A comment on stackoverflow reminds me that uint8_t could be char on a platform where char is unsigned. It would still be a character type in that case and would therefore still have the privileged aliasing properties. (The test in #22410 (moved) would need to additionally check for the possibility that uint8_t is char on platforms where char is unsigned, if such platforms existed.)
Checking how C implementations implement certain data types is the wrong approach. The only thing you can depend on is how the C standard defines it. All else is implementation-defined and doomed to fail if the code depends on it.

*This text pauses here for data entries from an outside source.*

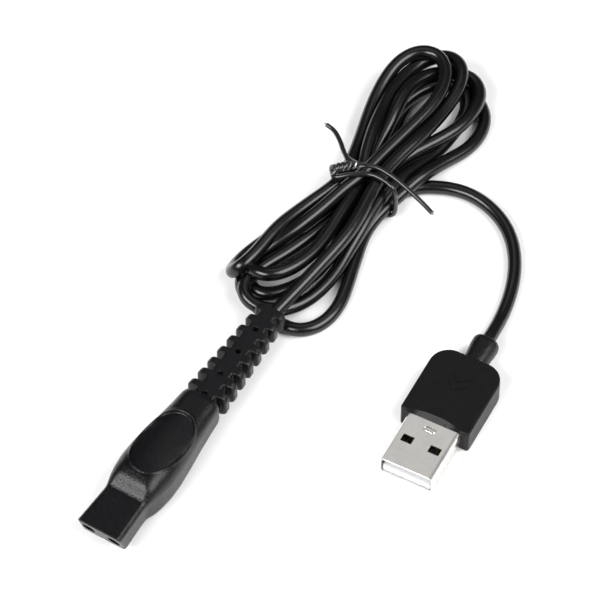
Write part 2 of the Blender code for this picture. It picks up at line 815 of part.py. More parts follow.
def tie_route():
    """One wire: left tail, twist, ring round the hank, twist back, right tail."""
    first = twist_strand(math.pi)
    second = twist_strand(0.0)
    ring = smooth_route([first[0], *TIE_RING, second[0]], TIE_STEP)
    left_tail = smooth_route([*TIE_LEFT_TAIL, first[-1]], TIE_STEP)
    right_tail = smooth_route([second[-1], *TIE_RIGHT_TAIL], TIE_STEP)
    return left_tail[:-1] + first[::-1] + ring[1:-1] + second + right_tail[1:]


def make_twist_tie(coat_material, wire_material):
    """A plastic-coated wire.  The coat is a tube with the steel wire inside it."""
    route = tie_route()
    coat = as_mesh(add_tube("twist_tie_coat", route, TIE_DIAMETER, None))
    coat.data.materials.append(coat_material)
    start = route[0] - (route[1] - route[0]).normalized()
    end = route[-1] - (route[-2] - route[-1]).normalized()
    bore_route = [start] + route + [end]
    bore = as_mesh(add_tube("cutter_tie_bore", bore_route, TIE_BORE, None))
    combine(coat, bore)
    add_tube("twist_tie_wire", route, TIE_CORE_DIAMETER, wire_material)


def main():
    clear_scene()
    black_satin = make_material("black_satin_plastic", (0.012, 0.012, 0.014), 0.42)
    black_matte = make_material("black_matte_plastic", (0.018, 0.018, 0.020), 0.55)
    black_gloss = make_material("black_gloss_pvc", (0.008, 0.008, 0.009), 0.25)
    white = make_material("white_plastic", (0.85, 0.85, 0.86), 0.35)
    natural = make_material("natural_polythene", (0.62, 0.60, 0.54), 0.5)
    nickel = make_material("nickel_plate", (0.72, 0.69, 0.66), 0.28, 1.0)
    gold = make_material("gold_plate", (0.83, 0.62, 0.28), 0.25, 1.0)
    brass = make_material("brass", (0.70, 0.55, 0.28), 0.3, 1.0)
    steel = make_material("tie_wire_steel", (0.5, 0.5, 0.5), 0.35, 1.0)
    wire_colours = {
        "positive": make_material("red_insulation", (0.55, 0.02, 0.02), 0.4),
        "negative": make_material("black_insulation", (0.01, 0.01, 0.01), 0.4),
    }

    make_plug_housing(black_satin)
    make_contact_carrier(white)
    make_contact_sleeves(brass)
    make_plug_wires(wire_colours)
    make_plug_inner_mould(natural)
    make_strain_relief(black_satin)

    plug = bpy.data.objects.new("usb_plug_frame", None)
    bpy.context.scene.collection.objects.link(plug)
    plug.location = Vector(USB_TIP) * MM
    plug.rotation_euler = (0.0, 0.0, USB_TURN)
    make_usb_shell(nickel, plug)
    tongue_top = make_usb_tongue(white, plug)
    make_usb_contacts(gold, plug, tongue_top)
    make_usb_wires(wire_colours, plug)
    make_usb_inner_mould(natural, plug)
    make_usb_overmould(black_matte, plug)
    make_usb_cord_grommet(black_matte, plug)

    make_cord(black_gloss)
    make_twist_tie(black_gloss, steel)


main()
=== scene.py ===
"""Looks for a beard trimmer's USB charging lead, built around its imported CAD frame.

The lead lies on a pale floor: a two-pole trimmer connector with a ribbed strain relief, a
gloss cord folded into a hank under a twist tie, and a USB type A plug.  The lead's sizes and
places are in millimetres, in the CAD frame, and its meshes and curves are made in metres.  The
camera, floor and lights are placed in metres.
"""
import math

import bmesh
import bpy
import numpy as np
from mathutils import Matrix, Vector


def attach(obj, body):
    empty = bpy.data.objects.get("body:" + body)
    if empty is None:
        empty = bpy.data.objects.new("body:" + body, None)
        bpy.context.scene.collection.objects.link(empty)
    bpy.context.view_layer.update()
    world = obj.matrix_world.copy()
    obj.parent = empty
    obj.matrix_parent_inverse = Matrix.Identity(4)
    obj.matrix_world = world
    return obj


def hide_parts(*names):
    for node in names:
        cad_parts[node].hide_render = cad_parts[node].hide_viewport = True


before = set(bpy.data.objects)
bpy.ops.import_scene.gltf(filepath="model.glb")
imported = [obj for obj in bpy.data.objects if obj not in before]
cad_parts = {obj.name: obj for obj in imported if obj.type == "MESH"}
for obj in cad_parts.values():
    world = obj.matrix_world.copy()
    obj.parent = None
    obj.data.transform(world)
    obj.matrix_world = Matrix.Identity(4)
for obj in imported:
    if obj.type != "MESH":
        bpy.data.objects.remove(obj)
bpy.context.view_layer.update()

MM = 0.001

# ---- camera ----
CAMERA_TARGET = Vector((0.00068, 0.0424, 0.0))
CAMERA_AZIMUTH = math.radians(32.0)
CAMERA_ELEVATION = math.radians(54.0)
CAMERA_DISTANCE = 0.9
CAMERA_LENS = 254.6

# ---- cord ----
# Height of the connector's axis, where the cord leaves it.
AXIS_Z = 5.94
CORD_DIAMETER = 3.0
# In metres.
CORD_STEP = 1.5
CORD_FLOOR = 1.5
CORD_CEILING = 8.05
WAIST_Y = 70.8
EASE_MARGIN = 12
CURVE_PARTS = 16

# How strands that lie in each other are moved apart.  SIGHT_LINE points from the lead to the
# camera.
SIGHT_LINE = np.array((0.3115, -0.4985, 0.8090))
SETTLE_ROUNDS = 320
SETTLE_REACH = 9.0
SETTLE_SPACING = CORD_DIAMETER + 0.02
NEAREST_NEIGHBOUR = 5
PUSH_STRENGTH = 0.275
PUSH_ACROSS = 0.6
LIFT_STRENGTH = 0.25
KEEP_ACROSS = 0.97
KEEP_ALONG = 0.995
SHIFT_SMOOTHING = 0.3
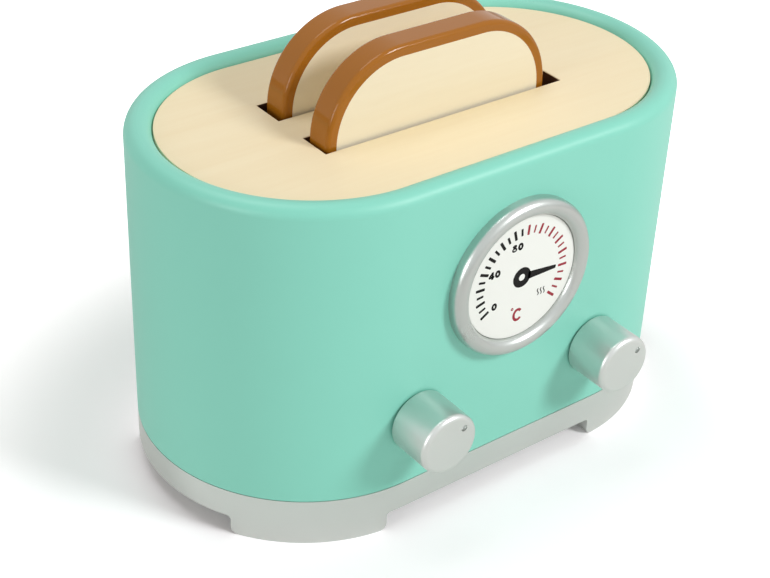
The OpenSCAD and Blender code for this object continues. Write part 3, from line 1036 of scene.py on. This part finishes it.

uint8_t is required by C99 to have no padding bits so the existence of uint8_t implies CHAR_BIT==8. The highly improbable condition to test for is that CHAR_BIT==8 and uint8_t exists, but uint8_t is a type (e.g., an extended integer type) that's distinct from unsigned char.
I don't think you can make that implication because (as you state) uint8_t is a distinct type.
No, I said that it is highly improbable that uint8_t is a type distinct from unsigned char on POSIX platforms, and that we should check for that case.
C99 requires the absence of padding bits in uint8_t (and in all of the exactly-sized integer types in stdint.h). If a platform has uint8_t, then CHAR_BIT must be 8, because otherwise uint8_t would have padding bits. This is true regardless of whether uint8_t is a character type or some (implementation-defined) extended integer type.
Things get really hairy once you consider the possibility that uint8_t can be different from unsigned char (on a CHAR_BIT==8 system). Unfortunately, compiler developers have apparently seriously considered this in the past.
An additional direction is having (void *) parameters for functions that read or write byte arrays. In that case, a pointer to any type can be passed in so the implementation of those functions must use a can-alias-anything byte type like unsigned char internally.
(Also if uint8_t is an extended integer type, it looks like nothing in C99 guarantees that its bits will even be in the same order as those of an unsigned char. I think it might be feasible but annoying to test for that at compile time once we detect that they're different types.)